Their settlement in the countries they had subdued, the unlimited resources which their wide-spread conquests placed within their reach, and probably the leisure which their almost universal dominion afforded, speedily led to a change in their character in relation to literary pursuits, of which the more enlightened nations of the West are still reaping the advantage. It was about the middle of the seventh century that Omar committed the famous library of Alexandrea to the flames: before the end of the eighth, literature began to enjoy the munificent patronage of the caliphs of the Abbassidan race, who superinduced upon the stern fanaticism of the followers of the Prophet the softening influences of learning; and, by an anomaly in the history of mankind, the most valuable lessons in science and the arts have been received from a people who pursued with relentless hostility the religion and liberties of every other nation.

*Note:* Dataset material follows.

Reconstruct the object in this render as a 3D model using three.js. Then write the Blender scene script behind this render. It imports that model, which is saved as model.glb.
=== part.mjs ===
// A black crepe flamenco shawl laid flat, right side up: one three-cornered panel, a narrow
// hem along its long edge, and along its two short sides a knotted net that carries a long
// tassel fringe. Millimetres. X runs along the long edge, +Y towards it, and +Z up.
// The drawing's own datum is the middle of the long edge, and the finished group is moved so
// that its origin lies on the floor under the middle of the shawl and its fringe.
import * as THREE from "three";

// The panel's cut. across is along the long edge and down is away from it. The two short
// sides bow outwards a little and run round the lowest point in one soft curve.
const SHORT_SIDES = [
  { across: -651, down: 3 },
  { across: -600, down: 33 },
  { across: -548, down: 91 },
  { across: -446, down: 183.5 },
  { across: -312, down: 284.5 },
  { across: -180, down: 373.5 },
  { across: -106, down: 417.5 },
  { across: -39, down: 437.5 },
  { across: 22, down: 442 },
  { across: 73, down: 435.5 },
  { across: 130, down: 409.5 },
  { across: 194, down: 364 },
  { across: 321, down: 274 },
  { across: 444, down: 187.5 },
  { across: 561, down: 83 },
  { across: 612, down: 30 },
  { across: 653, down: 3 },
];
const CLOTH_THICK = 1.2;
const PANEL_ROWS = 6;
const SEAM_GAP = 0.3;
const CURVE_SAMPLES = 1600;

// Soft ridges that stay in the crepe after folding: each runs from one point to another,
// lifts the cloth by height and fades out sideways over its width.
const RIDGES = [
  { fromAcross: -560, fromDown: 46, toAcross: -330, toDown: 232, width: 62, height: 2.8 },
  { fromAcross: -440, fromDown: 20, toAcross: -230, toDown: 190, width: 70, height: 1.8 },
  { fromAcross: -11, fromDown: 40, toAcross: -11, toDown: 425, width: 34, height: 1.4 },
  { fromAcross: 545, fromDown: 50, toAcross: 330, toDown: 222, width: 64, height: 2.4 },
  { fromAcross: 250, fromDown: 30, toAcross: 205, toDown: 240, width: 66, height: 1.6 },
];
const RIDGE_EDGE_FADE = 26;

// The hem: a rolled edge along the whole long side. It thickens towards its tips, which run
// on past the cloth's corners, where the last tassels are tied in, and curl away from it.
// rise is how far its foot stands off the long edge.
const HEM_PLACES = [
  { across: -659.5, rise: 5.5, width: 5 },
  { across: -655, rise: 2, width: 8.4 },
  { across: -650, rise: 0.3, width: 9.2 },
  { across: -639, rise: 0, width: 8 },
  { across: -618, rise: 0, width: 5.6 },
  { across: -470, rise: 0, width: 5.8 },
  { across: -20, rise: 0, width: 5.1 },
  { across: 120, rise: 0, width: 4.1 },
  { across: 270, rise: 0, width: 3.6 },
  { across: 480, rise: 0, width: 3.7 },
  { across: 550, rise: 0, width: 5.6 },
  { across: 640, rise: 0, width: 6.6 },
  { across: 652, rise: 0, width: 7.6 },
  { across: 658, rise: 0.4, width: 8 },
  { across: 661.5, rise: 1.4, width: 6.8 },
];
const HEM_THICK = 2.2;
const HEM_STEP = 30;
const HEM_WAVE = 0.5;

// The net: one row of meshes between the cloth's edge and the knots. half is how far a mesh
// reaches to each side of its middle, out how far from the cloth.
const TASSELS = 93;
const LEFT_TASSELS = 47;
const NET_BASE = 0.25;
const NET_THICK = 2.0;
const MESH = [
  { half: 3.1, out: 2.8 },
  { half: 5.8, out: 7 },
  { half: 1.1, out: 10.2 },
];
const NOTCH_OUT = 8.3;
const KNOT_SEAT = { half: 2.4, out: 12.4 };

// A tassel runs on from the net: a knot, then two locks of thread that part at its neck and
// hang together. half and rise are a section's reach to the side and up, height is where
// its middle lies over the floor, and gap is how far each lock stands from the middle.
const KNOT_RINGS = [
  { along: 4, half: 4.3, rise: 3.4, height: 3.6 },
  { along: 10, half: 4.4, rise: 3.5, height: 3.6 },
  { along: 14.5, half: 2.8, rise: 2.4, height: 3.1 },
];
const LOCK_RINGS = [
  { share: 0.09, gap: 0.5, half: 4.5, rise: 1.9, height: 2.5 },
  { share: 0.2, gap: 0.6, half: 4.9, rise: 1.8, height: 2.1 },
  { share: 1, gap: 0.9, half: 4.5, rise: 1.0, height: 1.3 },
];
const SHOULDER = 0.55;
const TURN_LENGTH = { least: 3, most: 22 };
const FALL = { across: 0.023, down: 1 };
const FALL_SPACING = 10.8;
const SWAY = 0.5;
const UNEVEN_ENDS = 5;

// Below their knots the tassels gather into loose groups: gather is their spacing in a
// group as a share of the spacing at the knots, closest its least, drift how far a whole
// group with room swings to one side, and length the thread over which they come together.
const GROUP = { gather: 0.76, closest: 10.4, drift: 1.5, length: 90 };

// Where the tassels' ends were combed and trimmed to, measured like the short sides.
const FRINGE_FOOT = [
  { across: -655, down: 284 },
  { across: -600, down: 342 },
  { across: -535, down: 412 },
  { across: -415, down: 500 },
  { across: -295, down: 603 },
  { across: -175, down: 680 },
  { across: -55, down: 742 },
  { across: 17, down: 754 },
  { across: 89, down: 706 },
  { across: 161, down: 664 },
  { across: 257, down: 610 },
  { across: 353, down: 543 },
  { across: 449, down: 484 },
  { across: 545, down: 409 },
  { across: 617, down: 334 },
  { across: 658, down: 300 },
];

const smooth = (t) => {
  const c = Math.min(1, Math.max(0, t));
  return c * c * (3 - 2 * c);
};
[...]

The Greeks were the most distinguished patrons of literature and science. Among them philosophy found its earliest home, and the arts are commonly supposed to have sprung up chiefly under their fostering care, though modern researches have shown that much of their knowledge was derived from still more ancient sources. Their {245} philosophy, though greatly improved by them, was borrowed from the mysteries of the Egyptian priests and the Persian magi. Their system of the universe, which made the nearest approach to the more correct discoveries of modern times, was previously known to the learned Hindus; and it may admit of question whether their whole mythology, allowing for the additions which a chastened and vivid imagination would make to it, had not its prototype in some Asiatic religio-philosophical system. A learned writer on the erudition of the Asiatics says, that the whole of the theology of the Greeks, and part of the philosophy of modern scientific research, may be found in the Hindu Vedas. He adds, "That most subtile spirit which Newton suspected to pervade natural bodies, and to lie concealed in them so as to cause attraction and repulsion, the emission, reflection, and refraction of light, electricity, calefaction, sensation, and muscular motion, is described by the Hindus as a fifth element, endued with those very powers; and the Vedas abound with allusions to a force universally attractive, which they chiefly attribute to the sun." The extension, therefore, of the Arabian victories over the Eastern world, and their entire command, after the overthrow of the Greek empire, of the resources possessed by that people, {246} gave them access to all the literary stores then in existence.